Natch, there’s intra-office schtuping. Archer used to date machine gun-toting uber-bombshell Lana (Aisha Tyler). They broke up over–you guessed it–his mommy issues. This woman scorned is now with Cyril (Chris Parnell), who has no earthly business dating the likes of her. He is so painfully dull that his scene with Archer is literally the only boring moment of the episode.
Archer is sleeping with the secretary, Cheryl or Carol. He can’t get her name right. Remember that–the joke lasts beyond this episode.
Archer pretends he thinks there’s a mole in the office, as a ploy to gain access to the ISIS mainframe. When he is forced to break in, he reveals how painfully inadequate the company’s security is. It turns out there is a mole in the office and he is only caught by complete accident.
This thing is just packed with oddball lines ranging from the unexplained “that thing with the mayonnaise” to the twice-used “Johnny Bench called.” (Look it up. I had to.)
The pilot gives a taste of what every episode will be about; It’s not that the agents are complete bumbling idiots. That would be too easy. They’re totally cool and skilled, it’s just that their extreme self-interest blinds them to half the stuff going on around them. And they hate each other, but it’s as a team that they somehow win the day.
And, whether Archer loves his mother or hates her, he does so too strongly to be healthy. At any rate, they’re eerily alike from their piercing blue eyes, revealed in the pilot’s first moments, to their peculiar vehemence about ants, revealed in the last.
*This is actually episode 1.1, “Mole Hunt.” There is an unaired pilot available on DVD through Amazon.
How well do you know the titles of episodes of your favorite shows? Do you even give them a thought? Some shows get pretty creative. Some naming conventions are discussed here.
Pilot episodes are usually just called “Pilot,” possibly because the creators don’t know quite where the show is headed. But some shows have really cool pilot titles. Often, titles are added after the fact, possibly when the show is released on DVD.
Here are some of my favorite pilot titles I’ve come across. See if you can guess what shows they belong to. Answers are after the jump.

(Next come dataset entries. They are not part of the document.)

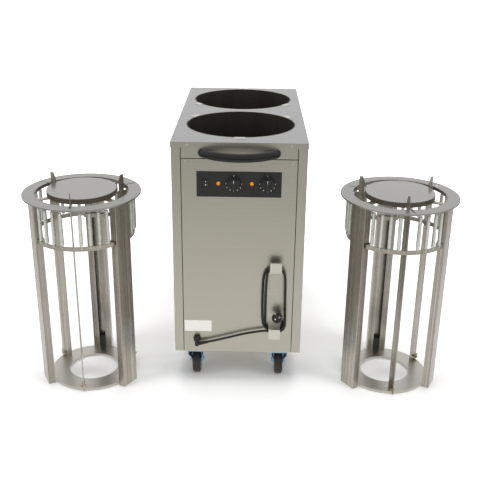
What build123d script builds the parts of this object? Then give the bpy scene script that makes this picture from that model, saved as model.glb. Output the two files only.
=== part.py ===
from build123d import *
import math
import os

# A mobile heated dispenser for two stacks of plates. A sheet-steel cabinet on four
# swivel casters has two round heated wells in its deck. Each well takes a lift-out
# self-levelling dispenser, and the two dispensers stand on the floor beside it.
#
# Millimetres, +Z up, controls facing -Y. The origin is on the floor, at the middle
# of the footprint of all three. Everything is drawn about the middle of the cabinet
# and moved by SHIFT_X and SHIFT_Y when it is written. "Out" is away from the front.

# ------------------------------------------------------------------ cabinet sizes
DECK_HEIGHT = 887.0
SIDE_MARGIN = 33.7            # side of the body to the well's wall
FRONT_MARGIN = 66.7           # front of the body to the well's wall
REAR_MARGIN = 25.7
WELL_GAP = 42.4               # between the two wells
SHEET = 1.5
SKIRT_HEIGHT = 18.0
SKIRT_CLEARANCE = 0.2
DECK_CORNER = 5.0
CORNER_BEND = 3.0
RETURN_WIDTH = 30.0           # side panel face that turns round the corner
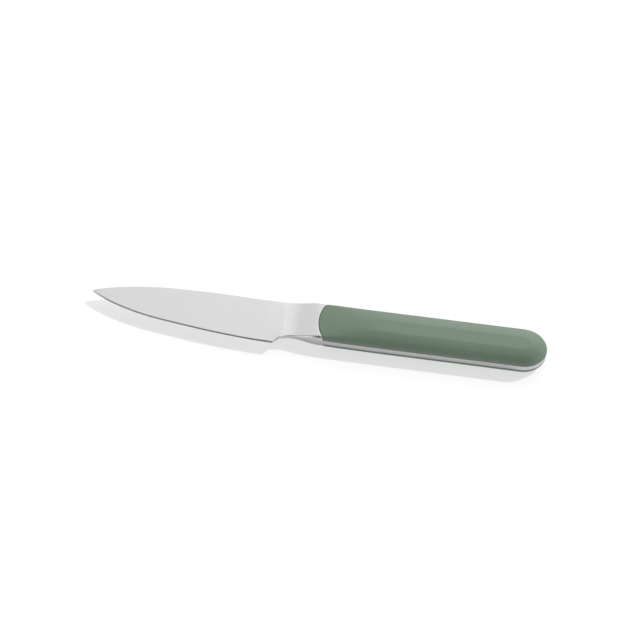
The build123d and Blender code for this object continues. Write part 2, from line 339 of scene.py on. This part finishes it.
def drawn_steel(lines_group, marks_group):
    """Pin wire, drawn along its length."""
    material = bpy.data.materials.new("drawn pin steel")
    tree = empty_tree(material)
    drawn = use_group(tree, lines_group, Stretch=drawn_lines, Depth=0.4)
    marks = use_group(tree, marks_group, Patch_size=0.006, Scratches=0.6)
    principled(
        tree,
        Metallic=1.0,
        Base_Color=ramp(tree, drawn["Lines"], [(0.25, pin_dark), (0.75, pin_light)]),
        Roughness=worn_roughness(tree, marks, pin_roughness, patches=0.16, scratches=0.15),
        Normal=drawn["Normal"],
    )
    return material


def dress(material, *names):
    """Give CAD nodes their finish."""
    for name in names:
        slots = knife[name].data.materials
        slots.clear()
        slots.append(material)


def dress_knife():
    lines_group = abrasive_lines_group()
    marks_group = handling_marks_group()
    dress(forged_steel(lines_group, marks_group), "blade_and_tang")
    dress(moulded_plastic(marks_group), "left_scale", "right_scale")
    dress(cured_adhesive(), "left_bond_film", "right_bond_film")
    dress(drawn_steel(lines_group, marks_group), "front_pin", "middle_pin", "rear_pin")


def white_table():
    """Pale board that glows a little, less so in what the knife reflects of it."""
    material = bpy.data.materials.new("white table")
    tree = empty_tree(material)
    board = add(tree, "ShaderNodeBsdfDiffuse")
    feed_named(tree, board, Color=(floor_grey, floor_grey, floor_grey, 1.0))
    reflected = add(tree, "ShaderNodeLightPath").outputs["Is Glossy Ray"]
    dimmed = math_node(tree, "MULTIPLY", reflected, 1.0 - floor_mirror_share)
    seen = math_node(tree, "SUBTRACT", 1.0, dimmed)
    glow = add(tree, "ShaderNodeEmission")
    feed_named(tree, glow, Strength=math_node(tree, "MULTIPLY", seen, floor_glow))
    both = add(tree, "ShaderNodeAddShader")
    tree.links.new(board.outputs["BSDF"], both.inputs[0])
    tree.links.new(glow.outputs["Emission"], both.inputs[1])
    output = add(tree, "ShaderNodeOutputMaterial")
    tree.links.new(both.outputs["Shader"], output.inputs["Surface"])
    return material


def add_floor():
    """White table that keeps the knife's shadow."""
    bpy.ops.object.select_all(action="DESELECT")
    bpy.ops.mesh.primitive_plane_add(size=floor_size, location=(0.0, 0.0, 0.0))
    floor = bpy.context.active_object
    floor.name = "floor"
    floor.data.materials.append(white_table())


def ramp_place(degrees):
    """Place on a light's ramp of an angle from straight up."""
    return 0.5 + degrees / 180.0


def light_by_angle(tree, share, stops):
    """Brightness from (degrees, level) stops; a ramp's white stands for brightest_level."""
    places = [(ramp_place(degrees), level / brightest_level) for degrees, level in stops]
    return math_node(tree, "MULTIPLY", ramp(tree, share, places), brightest_level)


def add_studio():
    """Large soft light above and behind, a darker gap in front of it, and pale walls."""
    world = bpy.data.worlds.new("studio")
    bpy.context.scene.world = world
    tree = empty_tree(world)
    direction = parts_of(tree, add(tree, "ShaderNodeTexCoord").outputs["Generated"])
    to_butt = direction["X"]
    to_front = math_node(tree, "MULTIPLY", direction["Y"], -1.0)
    angle = math_node(tree, "ARCTAN2", to_front, direction["Z"])
    share = math_node(tree, "MULTIPLY_ADD", angle, 1.0 / math.pi, ramp_place(0.0))

    over_handle = math_node(
        tree,
        "SUBTRACT",
        smooth_step(tree, to_butt, handle_light_start),
        smooth_step(tree, to_butt, handle_light_end),
    )
    level = mix(
        tree,
        "FLOAT",
        over_handle,
        light_by_angle(tree, share, blade_light),
        light_by_angle(tree, share, handle_light),
    )
    tip_side = smooth_step(tree, to_butt, tip_side_fade)
    dimming = mix(tree, "FLOAT", tip_side, tip_side_level, 1.0)
    level = math_node(tree, "MULTIPLY", level, dimming)

    card_front_fade = [ramp_place(degrees) for degrees in card_front_degrees]
    low_front = smooth_step(tree, share, card_front_fade)
    to_tip = math_node(tree, "SUBTRACT", 1.0, smooth_step(tree, to_butt, card_tip_fade))
    card = math_node(tree, "MULTIPLY", low_front, to_tip)
    card = math_node(tree, "MULTIPLY", card, card_level)
    level = math_node(tree, "MAXIMUM", level, card)
    wall = smooth_step(tree, to_butt, butt_wall_fade)
    wall = math_node(tree, "MULTIPLY", wall, butt_wall_level)
    level = math_node(tree, "MAXIMUM", level, wall)

    background = add(tree, "ShaderNodeBackground")
    tree.links.new(level, background.inputs["Color"])
    output = add(tree, "ShaderNodeOutputWorld")
    tree.links.new(background.outputs["Background"], output.inputs["Surface"])


def add_key_light():
    """Distant lamp above the knife, behind it and towards the butt; reflections skip it."""
    data = bpy.data.lights.new("key light", "SUN")
    data.energy = key_light_level
    data.angle = key_light_spread
    lamp = bpy.data.objects.new("key light", data)
    bpy.context.scene.collection.objects.link(lamp)
    lamp.rotation_euler = key_light_from.to_track_quat("Z", "Y").to_euler()
    lamp.visible_glossy = False


def add_camera():
    azimuth = math.radians(camera_azimuth)
    elevation = math.radians(camera_elevation)
    back = Vector((
        math.sin(azimuth) * math.cos(elevation),
        -math.cos(azimuth) * math.cos(elevation),
        math.sin(elevation),
    ))
    data = bpy.data.cameras.new("camera")
    data.lens = camera_lens
    data.clip_start = camera_near
    camera = bpy.data.objects.new("camera", data)
    bpy.context.scene.collection.objects.link(camera)
    camera.location = camera_target + back * camera_distance
    camera.rotation_euler = (math.pi / 2 - elevation, 0.0, azimuth)
    bpy.context.scene.camera = camera


dress_knife()
add_floor()
add_studio()
add_key_light()
add_camera()
bpy.context.scene.view_settings.view_transform = "Standard"
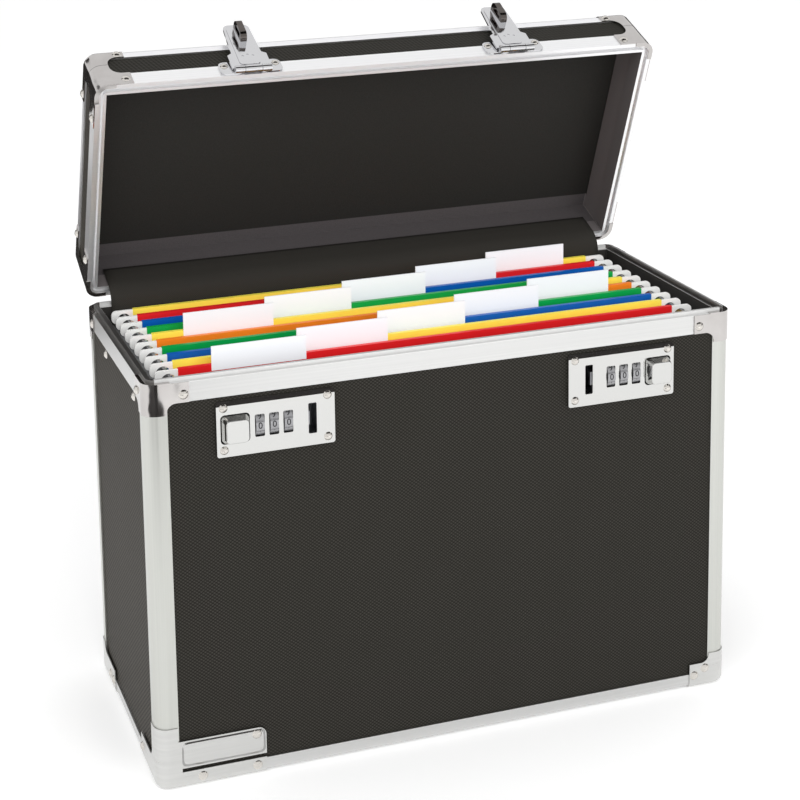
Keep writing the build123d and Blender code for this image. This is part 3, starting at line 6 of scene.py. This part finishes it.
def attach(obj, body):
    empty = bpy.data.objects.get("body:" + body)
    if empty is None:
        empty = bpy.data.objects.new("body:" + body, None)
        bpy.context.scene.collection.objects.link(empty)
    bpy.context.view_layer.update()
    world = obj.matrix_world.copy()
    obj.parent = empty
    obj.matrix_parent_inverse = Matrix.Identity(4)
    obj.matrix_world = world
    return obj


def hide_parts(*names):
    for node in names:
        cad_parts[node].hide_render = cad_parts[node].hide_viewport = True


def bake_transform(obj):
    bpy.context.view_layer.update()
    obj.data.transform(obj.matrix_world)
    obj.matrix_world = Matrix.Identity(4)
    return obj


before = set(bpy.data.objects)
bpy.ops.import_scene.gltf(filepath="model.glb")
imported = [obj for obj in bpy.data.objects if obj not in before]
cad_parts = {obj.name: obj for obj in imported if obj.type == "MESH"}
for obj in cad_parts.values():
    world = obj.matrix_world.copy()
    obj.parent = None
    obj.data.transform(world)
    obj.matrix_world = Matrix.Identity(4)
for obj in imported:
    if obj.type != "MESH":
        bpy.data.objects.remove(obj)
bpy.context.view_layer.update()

bpy.ops.object.select_all(action="DESELECT")

# === camera ===
# A long lens in front of the box, to its left and a little above its rim.
IMAGE = 800
SENSOR_WIDE = 36
FOCAL = 1819.7
AXIS_X, AXIS_Y = 300, 50
CAMERA_PLACE = (-0.40343, -1.08624, 0.62195)
yaw, pitch, roll = math.radians(17.462), math.radians(-9.63), math.radians(-1.312)
ahead = Vector((math.sin(yaw) * math.cos(pitch), math.cos(yaw) * math.cos(pitch), math.sin(pitch)))
level = ahead.cross(Vector((0, 0, 1))).normalized()
upright = level.cross(ahead)
right = level * math.cos(roll) + upright * math.sin(roll)
up = upright * math.cos(roll) - level * math.sin(roll)
lens = bpy.data.cameras.new("camera")
lens.lens = SENSOR_WIDE * FOCAL / IMAGE
lens.shift_x = 0.5 - AXIS_X / IMAGE
lens.shift_y = AXIS_Y / IMAGE - 0.5
lens.clip_end = 100
camera = bpy.data.objects.new("camera", lens)
turn = Matrix((right, up, -ahead)).transposed().to_4x4()
camera.matrix_world = Matrix.Translation(CAMERA_PLACE) @ turn
bpy.context.scene.collection.objects.link(camera)
bpy.context.scene.camera = camera
bpy.context.scene.view_settings.view_transform = "Standard"


# === studio ===
# A white room: a pale floor, a soft lamp high on the left and a larger one in front, and dark grey
# cards out of sight that give the bright metal something dark to mirror.
class Value:
    """A socket of a finish, so that shader sums read as arithmetic."""

    def __init__(self, finish, socket):
        self.finish = finish
        self.socket = socket

    def sum(self, operation, other, swapped=False):
        pair = {0: other, 1: self} if swapped else {0: self, 1: other}
        return self.finish.node("ShaderNodeMath", {"operation": operation}, pair)

    def __add__(self, other):
        return self.sum("ADD", other)

    def __sub__(self, other):
        return self.sum("SUBTRACT", other)

    def __rsub__(self, other):
        return self.sum("SUBTRACT", other, True)

    def __mul__(self, other):
        return self.sum("MULTIPLY", other)

    def __gt__(self, other):
        return self.sum("GREATER_THAN", other)

    def __lt__(self, other):
        return self.sum("LESS_THAN", other)

    __radd__ = __add__
    __rmul__ = __mul__

    def wave(self):
        return self.sum("SINE", 0)

    def size(self):
        return self.sum("ABSOLUTE", 0)


class Finish:
    """A material of nodes on one shader; colours are as the eye sees them, from 0 to 255."""

    def __init__(self, name, colour=(255, 255, 255), **settings):
        self.material = bpy.data.materials.new(name)
        self.material.use_nodes = True
        self.tree = self.material.node_tree
        self.shader = self.tree.nodes["Principled BSDF"]
        self.give("Base Color", self.tint(colour))
        for word, value in settings.items():
            self.give(word.replace("_", " ").title(), value)
        self.place = self.node("ShaderNodeTexCoord", output=3)
        self.x, self.y, self.z = (
            self.node("ShaderNodeSeparateXYZ", {}, {0: self.place}, axis) for axis in range(3)
        )

    def tint(self, colour):
        parts = [c / 255 for c in colour]
        return [c / 12.92 if c < 0.04045 else ((c + 0.055) / 1.055) ** 2.4 for c in parts] + [1]

    def node(self, kind, settings=None, sockets=None, output=0):
        made = self.tree.nodes.new(kind)
        for word, value in (settings or {}).items():
            setattr(made, word, value)
        for key, value in (sockets or {}).items():
            if isinstance(value, Value):
                self.tree.links.new(value.socket, made.inputs[key])
            else:
                made.inputs[key].default_value = value
        return Value(self, made.outputs[output])

    def give(self, word, value):
        if isinstance(value, Value):
            self.tree.links.new(value.socket, self.shader.inputs[word])
        else:
            self.shader.inputs[word].default_value = value

    def mix(self, share, first, second):
        """Colour second laid over first by a share from 0 to 1."""
        sockets = {0: share}
        for key, colour in ((6, first), (7, second)):
            sockets[key] = colour if isinstance(colour, Value) else self.tint(colour)
        return self.node("ShaderNodeMix", {"data_type": "RGBA"}, sockets, 2)

    def noise(self, scale, detail=2, stretch=(1, 1, 1)):
        """Cloudy values about 0.5, with scale waves to a metre, stretched along an axis."""
        along = self.node("ShaderNodeMapping", {}, {"Vector": self.place, "Scale": stretch})
        return self.node("ShaderNodeTexNoise", {}, {"Vector": along, "Scale": scale, "Detail": detail})

    def bump(self, height, distance, strength=1.0):
        sockets = {"Height": height, "Distance": distance, "Strength": strength}
        self.give("Normal", self.node("ShaderNodeBump", {}, sockets))


def dress(finish, *names):
    """Gives CAD nodes a finish."""
    for name in names:
        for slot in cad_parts[name].material_slots:
            slot.material = finish.material


FLOOR_WIDE = 60
floor_finish = Finish("floor_white", (250, 250, 250), roughness=0.9)
floor_finish.give("Emission Color", floor_finish.tint((255, 255, 255)))
floor_finish.give("Emission Strength", 0.2)
bpy.ops.mesh.primitive_plane_add(size=FLOOR_WIDE, location=(0, 0, 0))
floor = bpy.context.object
floor.name = "floor"
floor.data.materials.append(floor_finish.material)

DAYLIGHT = 0.8
world = bpy.data.worlds.new("room")
bpy.context.scene.world = world
world.use_nodes = True
nodes, links = world.node_tree.nodes, world.node_tree.links
path = nodes.new("ShaderNodeLightPath")
seen = nodes.new("ShaderNodeMath")
seen.operation = "ADD"
links.new(path.outputs["Is Camera Ray"], seen.inputs[0])
links.new(path.outputs["Is Glossy Ray"], seen.inputs[1])
also = nodes.new("ShaderNodeMath")
also.operation = "ADD"
also.use_clamp = True
links.new(seen.outputs[0], also.inputs[0])
links.new(path.outputs["Is Transmission Ray"], also.inputs[1])
strength = nodes.new("ShaderNodeMapRange")
strength.inputs["To Min"].default_value = DAYLIGHT
links.new(also.outputs[0], strength.inputs["Value"])
links.new(strength.outputs[0], nodes["Background"].inputs["Strength"])
nodes["Background"].inputs["Color"].default_value = (1, 1, 1, 1)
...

- Chuck Verses the Intersect
- Welcome to the Hellmouth
- Simpsons Roasting on an Open Fire
- Days Gone Bye
- Space Pilot 3000
- The One Where Monica Gets a Roommate, a.k.a. The First One
- Sex and Violence (actually a second pilot, whatever that means)
- Everybody Lies
You’d be forgiven for having never heard of Project G.e.e.K.e.r., an animated sci-fi series that aired for just three months in 1996. And, you wouldn’t be crazy for thinking that the protagonist kinda looks like a worm; or that he sounds an awful lot like Philip J. Fry. Actually, the only two reasons worth watching this little show are that Doug TenNapel of Earthworm Jim fame created it and Billy West voices Geeker.
The animation is after school quality. After school in the mid-90s quality. We didn’t demand much from our animated series until later in the decade when we started to see more of it in prime time, with shows like Futurama and King of the Hill. Futurama fans watching Project Geeker today may get a brief second of déjà vu; both pilots open with a voiceover by the main character (played by the same dude, you remember) pontificating, “The future…” before explaining things to the audience. (Of course, in Futurama, it’s a goof, as it turns out that Fry is explaining a video game. Have I mentioned that Futurama rocks?)
As with a lot of kids’ shows—I’m assuming kids were the target audience—the premise is explained fully in the opening so the pilot could just as well be any random episode. The plot of this one doesn’t matter. Something about a destruct sequence. The overall plot of the series is that an evil genius, Moloch (Jim Cummings, most recently of Gnomeo and Juliet), is trying to track down the AI he created. The AI is Geeker, or Project GKR, and he wasn’t quite fully baked when he was stolen. Now he is in the hands of a voluptuous cyborg whom he calls Becky but who calls herself Lady MacBeth (Cree Summer, of a million different projects including Dragon Age: Origins). Brad Garrett, who I didn’t even realize has done a ton of animation, plays a big talking Tyrannosaurus who hangs out with them. The trio runs around trying to escape the reach of Moloch, while Geeker shape-changes, getting them in and out of various scrapes.
What else can I say? It’s a kids’ show. There’s a lot of noise and color and predictable jokes. The bad guy talks like a Bond villain. Geeker is kind of loveable, though. He’s one of those unlikely heroes who succeeds by screwing up. Kind of like Jar-Jar Binks. Wait, I said loveable. I don’t know, it’s a weird show. In prime time it could have been edgier and echoed the brilliance of the original Earthworm Jim game.